Supplied data:
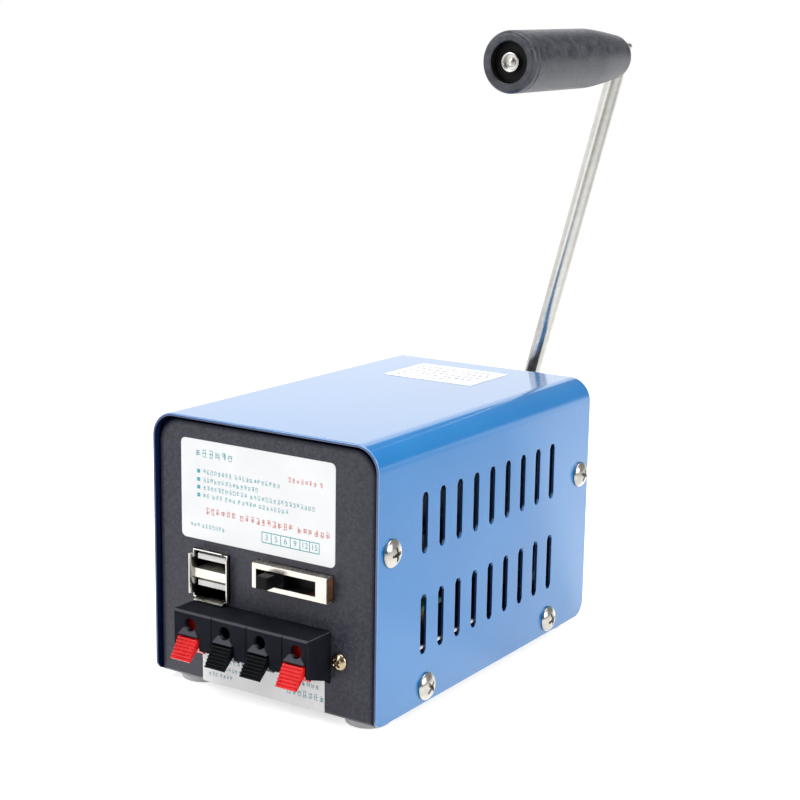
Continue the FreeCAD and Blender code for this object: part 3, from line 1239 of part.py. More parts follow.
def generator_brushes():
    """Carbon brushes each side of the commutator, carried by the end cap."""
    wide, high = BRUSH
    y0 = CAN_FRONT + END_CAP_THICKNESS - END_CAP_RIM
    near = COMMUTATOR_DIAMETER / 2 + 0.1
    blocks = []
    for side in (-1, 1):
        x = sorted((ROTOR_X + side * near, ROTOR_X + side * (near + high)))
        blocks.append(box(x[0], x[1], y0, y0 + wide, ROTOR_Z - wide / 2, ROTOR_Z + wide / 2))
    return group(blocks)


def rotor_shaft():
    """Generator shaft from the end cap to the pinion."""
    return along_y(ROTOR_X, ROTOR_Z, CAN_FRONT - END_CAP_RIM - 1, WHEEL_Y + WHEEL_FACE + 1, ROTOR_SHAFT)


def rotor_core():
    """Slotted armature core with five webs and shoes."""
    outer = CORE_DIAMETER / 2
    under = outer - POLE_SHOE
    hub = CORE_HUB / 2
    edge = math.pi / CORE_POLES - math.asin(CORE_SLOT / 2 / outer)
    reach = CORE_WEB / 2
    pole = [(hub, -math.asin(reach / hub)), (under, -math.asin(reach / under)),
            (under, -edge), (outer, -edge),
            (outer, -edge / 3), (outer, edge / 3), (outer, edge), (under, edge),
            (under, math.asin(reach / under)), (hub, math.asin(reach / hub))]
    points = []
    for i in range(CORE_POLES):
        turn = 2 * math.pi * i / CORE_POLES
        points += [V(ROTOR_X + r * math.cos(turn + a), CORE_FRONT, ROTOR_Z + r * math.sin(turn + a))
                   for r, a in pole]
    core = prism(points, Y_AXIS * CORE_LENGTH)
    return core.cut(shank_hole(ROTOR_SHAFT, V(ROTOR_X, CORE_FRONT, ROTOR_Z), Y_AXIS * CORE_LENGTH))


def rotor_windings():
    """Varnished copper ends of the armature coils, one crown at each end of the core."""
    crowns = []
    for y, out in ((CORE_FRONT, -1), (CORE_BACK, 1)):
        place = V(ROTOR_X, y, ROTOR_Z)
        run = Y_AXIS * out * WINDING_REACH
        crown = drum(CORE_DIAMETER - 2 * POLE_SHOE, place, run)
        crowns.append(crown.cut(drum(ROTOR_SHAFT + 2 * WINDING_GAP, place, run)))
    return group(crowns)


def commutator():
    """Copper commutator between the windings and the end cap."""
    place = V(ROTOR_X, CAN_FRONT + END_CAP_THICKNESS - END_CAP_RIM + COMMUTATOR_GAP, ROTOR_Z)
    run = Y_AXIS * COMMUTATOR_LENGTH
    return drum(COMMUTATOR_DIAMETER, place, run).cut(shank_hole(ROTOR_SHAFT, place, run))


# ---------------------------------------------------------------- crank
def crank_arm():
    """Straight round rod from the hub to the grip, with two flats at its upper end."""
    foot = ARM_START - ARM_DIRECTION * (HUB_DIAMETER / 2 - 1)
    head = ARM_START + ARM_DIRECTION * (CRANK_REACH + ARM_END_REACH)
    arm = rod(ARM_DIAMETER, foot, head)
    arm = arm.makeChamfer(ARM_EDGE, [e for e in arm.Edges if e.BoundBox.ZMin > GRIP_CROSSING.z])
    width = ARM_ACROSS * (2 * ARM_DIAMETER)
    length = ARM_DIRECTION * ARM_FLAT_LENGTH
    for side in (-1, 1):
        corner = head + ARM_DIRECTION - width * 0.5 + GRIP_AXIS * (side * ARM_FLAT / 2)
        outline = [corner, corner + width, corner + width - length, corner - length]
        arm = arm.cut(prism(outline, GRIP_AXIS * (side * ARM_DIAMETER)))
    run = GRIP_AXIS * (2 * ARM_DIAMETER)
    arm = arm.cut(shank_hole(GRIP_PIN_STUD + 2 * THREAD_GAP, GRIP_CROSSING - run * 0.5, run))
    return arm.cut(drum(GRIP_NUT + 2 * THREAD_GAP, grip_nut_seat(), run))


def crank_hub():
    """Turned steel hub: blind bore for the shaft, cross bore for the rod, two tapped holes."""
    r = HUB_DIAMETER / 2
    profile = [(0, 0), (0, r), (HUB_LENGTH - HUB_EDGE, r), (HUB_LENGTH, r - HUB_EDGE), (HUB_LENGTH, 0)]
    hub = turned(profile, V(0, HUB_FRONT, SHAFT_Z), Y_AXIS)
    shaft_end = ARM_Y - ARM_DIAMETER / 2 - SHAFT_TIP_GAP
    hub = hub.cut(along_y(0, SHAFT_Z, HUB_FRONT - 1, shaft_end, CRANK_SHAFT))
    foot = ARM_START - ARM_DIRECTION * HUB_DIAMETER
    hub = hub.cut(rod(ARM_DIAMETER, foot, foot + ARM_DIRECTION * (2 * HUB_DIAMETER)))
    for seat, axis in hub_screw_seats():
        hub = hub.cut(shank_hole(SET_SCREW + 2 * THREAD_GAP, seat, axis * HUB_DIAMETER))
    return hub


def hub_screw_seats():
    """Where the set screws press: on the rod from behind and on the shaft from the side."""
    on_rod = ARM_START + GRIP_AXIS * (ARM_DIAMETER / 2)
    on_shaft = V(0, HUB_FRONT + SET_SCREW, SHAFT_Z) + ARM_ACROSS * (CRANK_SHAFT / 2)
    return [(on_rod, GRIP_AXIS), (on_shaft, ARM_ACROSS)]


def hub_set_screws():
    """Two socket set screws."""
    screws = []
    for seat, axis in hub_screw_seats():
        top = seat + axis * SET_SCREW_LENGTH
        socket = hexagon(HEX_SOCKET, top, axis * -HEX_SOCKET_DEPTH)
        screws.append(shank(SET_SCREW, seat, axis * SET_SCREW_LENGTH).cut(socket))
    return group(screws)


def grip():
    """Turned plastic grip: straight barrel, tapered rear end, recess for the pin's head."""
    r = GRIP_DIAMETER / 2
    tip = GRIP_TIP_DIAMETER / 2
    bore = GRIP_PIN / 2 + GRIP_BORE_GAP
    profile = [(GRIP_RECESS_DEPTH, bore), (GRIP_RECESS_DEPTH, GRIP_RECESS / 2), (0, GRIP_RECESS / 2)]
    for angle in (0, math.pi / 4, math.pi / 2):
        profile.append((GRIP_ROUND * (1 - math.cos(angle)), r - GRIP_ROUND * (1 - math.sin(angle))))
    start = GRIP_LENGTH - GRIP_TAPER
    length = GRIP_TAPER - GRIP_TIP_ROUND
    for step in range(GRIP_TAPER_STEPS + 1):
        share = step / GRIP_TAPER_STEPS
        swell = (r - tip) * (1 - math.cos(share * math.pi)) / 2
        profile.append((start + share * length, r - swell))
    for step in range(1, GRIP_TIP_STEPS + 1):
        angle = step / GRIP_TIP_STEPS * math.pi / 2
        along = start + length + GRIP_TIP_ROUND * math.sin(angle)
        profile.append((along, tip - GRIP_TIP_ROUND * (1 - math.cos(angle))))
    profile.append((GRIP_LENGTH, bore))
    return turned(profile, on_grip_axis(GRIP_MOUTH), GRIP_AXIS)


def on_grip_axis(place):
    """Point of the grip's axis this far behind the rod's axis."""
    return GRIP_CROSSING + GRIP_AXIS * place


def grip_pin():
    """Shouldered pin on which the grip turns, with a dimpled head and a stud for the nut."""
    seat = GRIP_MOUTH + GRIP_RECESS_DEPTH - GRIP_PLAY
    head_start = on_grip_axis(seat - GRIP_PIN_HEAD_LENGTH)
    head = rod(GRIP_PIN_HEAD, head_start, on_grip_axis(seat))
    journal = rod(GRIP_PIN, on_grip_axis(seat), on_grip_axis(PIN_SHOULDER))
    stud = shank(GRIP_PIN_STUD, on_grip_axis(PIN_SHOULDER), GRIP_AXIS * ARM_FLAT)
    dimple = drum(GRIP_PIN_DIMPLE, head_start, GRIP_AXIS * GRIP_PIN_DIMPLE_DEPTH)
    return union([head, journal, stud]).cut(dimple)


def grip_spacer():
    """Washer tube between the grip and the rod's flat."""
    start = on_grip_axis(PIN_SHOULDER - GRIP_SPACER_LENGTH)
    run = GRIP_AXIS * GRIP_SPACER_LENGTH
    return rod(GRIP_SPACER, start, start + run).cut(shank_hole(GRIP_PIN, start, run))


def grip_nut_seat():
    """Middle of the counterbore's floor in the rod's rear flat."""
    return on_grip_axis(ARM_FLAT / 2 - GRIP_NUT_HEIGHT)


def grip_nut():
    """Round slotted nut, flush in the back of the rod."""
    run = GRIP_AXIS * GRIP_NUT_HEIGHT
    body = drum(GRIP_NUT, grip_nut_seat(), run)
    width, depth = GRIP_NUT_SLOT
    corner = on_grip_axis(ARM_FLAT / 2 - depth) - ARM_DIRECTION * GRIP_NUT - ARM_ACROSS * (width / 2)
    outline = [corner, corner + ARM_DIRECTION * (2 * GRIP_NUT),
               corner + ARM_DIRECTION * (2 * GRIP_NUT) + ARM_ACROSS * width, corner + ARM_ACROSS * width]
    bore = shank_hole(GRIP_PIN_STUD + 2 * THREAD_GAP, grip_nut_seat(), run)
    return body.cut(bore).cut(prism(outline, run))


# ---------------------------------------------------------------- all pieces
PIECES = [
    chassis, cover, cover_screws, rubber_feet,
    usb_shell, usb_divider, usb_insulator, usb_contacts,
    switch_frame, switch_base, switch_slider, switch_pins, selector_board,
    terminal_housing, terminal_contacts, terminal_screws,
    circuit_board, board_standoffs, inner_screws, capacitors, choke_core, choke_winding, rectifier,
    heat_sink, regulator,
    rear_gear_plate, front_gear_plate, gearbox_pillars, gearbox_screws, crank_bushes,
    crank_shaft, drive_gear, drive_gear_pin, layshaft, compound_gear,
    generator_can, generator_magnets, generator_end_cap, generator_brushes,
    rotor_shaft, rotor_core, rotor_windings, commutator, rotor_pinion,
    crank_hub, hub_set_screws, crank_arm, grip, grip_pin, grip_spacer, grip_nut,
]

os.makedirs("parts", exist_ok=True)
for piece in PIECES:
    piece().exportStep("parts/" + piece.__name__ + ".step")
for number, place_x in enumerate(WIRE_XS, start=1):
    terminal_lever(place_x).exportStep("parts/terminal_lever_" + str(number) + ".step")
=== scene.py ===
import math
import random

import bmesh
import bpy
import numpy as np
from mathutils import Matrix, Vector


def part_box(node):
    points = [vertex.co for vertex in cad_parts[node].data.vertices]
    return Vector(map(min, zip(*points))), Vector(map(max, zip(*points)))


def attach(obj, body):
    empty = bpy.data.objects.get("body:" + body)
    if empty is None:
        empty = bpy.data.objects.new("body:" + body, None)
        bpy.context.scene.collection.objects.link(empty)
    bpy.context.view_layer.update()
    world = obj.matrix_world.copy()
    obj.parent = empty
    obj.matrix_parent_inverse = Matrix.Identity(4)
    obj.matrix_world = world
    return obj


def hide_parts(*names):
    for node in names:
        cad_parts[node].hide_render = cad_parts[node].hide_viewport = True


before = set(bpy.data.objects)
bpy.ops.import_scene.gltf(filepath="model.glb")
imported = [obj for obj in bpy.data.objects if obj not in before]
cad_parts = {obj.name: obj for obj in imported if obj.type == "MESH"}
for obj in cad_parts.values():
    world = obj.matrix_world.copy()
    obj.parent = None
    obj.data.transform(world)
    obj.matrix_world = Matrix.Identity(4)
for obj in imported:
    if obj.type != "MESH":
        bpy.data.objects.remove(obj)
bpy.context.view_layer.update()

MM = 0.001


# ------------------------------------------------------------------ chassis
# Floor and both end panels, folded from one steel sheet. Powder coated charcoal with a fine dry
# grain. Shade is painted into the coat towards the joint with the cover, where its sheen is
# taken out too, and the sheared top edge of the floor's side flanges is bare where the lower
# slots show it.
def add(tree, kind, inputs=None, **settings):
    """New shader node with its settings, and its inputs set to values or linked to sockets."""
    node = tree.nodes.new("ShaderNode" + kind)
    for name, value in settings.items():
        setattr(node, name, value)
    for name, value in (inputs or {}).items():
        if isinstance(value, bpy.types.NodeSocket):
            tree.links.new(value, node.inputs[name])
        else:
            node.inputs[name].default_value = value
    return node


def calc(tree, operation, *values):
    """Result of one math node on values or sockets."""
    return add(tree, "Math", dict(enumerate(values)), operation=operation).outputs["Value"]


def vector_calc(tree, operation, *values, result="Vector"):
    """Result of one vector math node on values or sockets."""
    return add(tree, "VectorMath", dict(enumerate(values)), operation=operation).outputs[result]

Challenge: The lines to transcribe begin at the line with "return body.cut(bore).cut(prism(outline, run))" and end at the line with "imported = [obj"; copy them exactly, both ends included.

Exercise output:
    return body.cut(bore).cut(prism(outline, run))


# ---------------------------------------------------------------- all pieces
PIECES = [
    chassis, cover, cover_screws, rubber_feet,
    usb_shell, usb_divider, usb_insulator, usb_contacts,
    switch_frame, switch_base, switch_slider, switch_pins, selector_board,
    terminal_housing, terminal_contacts, terminal_screws,
    circuit_board, board_standoffs, inner_screws, capacitors, choke_core, choke_winding, rectifier,
    heat_sink, regulator,
    rear_gear_plate, front_gear_plate, gearbox_pillars, gearbox_screws, crank_bushes,
    crank_shaft, drive_gear, drive_gear_pin, layshaft, compound_gear,
    generator_can, generator_magnets, generator_end_cap, generator_brushes,
    rotor_shaft, rotor_core, rotor_windings, commutator, rotor_pinion,
    crank_hub, hub_set_screws, crank_arm, grip, grip_pin, grip_spacer, grip_nut,
]

os.makedirs("parts", exist_ok=True)
for piece in PIECES:
    piece().exportStep("parts/" + piece.__name__ + ".step")
for number, place_x in enumerate(WIRE_XS, start=1):
    terminal_lever(place_x).exportStep("parts/terminal_lever_" + str(number) + ".step")
=== scene.py ===
import math
import random

import bmesh
import bpy
import numpy as np
from mathutils import Matrix, Vector


def part_box(node):
    points = [vertex.co for vertex in cad_parts[node].data.vertices]
    return Vector(map(min, zip(*points))), Vector(map(max, zip(*points)))


def attach(obj, body):
    empty = bpy.data.objects.get("body:" + body)
    if empty is None:
        empty = bpy.data.objects.new("body:" + body, None)
        bpy.context.scene.collection.objects.link(empty)
    bpy.context.view_layer.update()
    world = obj.matrix_world.copy()
    obj.parent = empty
    obj.matrix_parent_inverse = Matrix.Identity(4)
    obj.matrix_world = world
    return obj


def hide_parts(*names):
    for node in names:
        cad_parts[node].hide_render = cad_parts[node].hide_viewport = True


before = set(bpy.data.objects)
bpy.ops.import_scene.gltf(filepath="model.glb")
imported = [obj for obj in bpy.data.objects if obj not in before]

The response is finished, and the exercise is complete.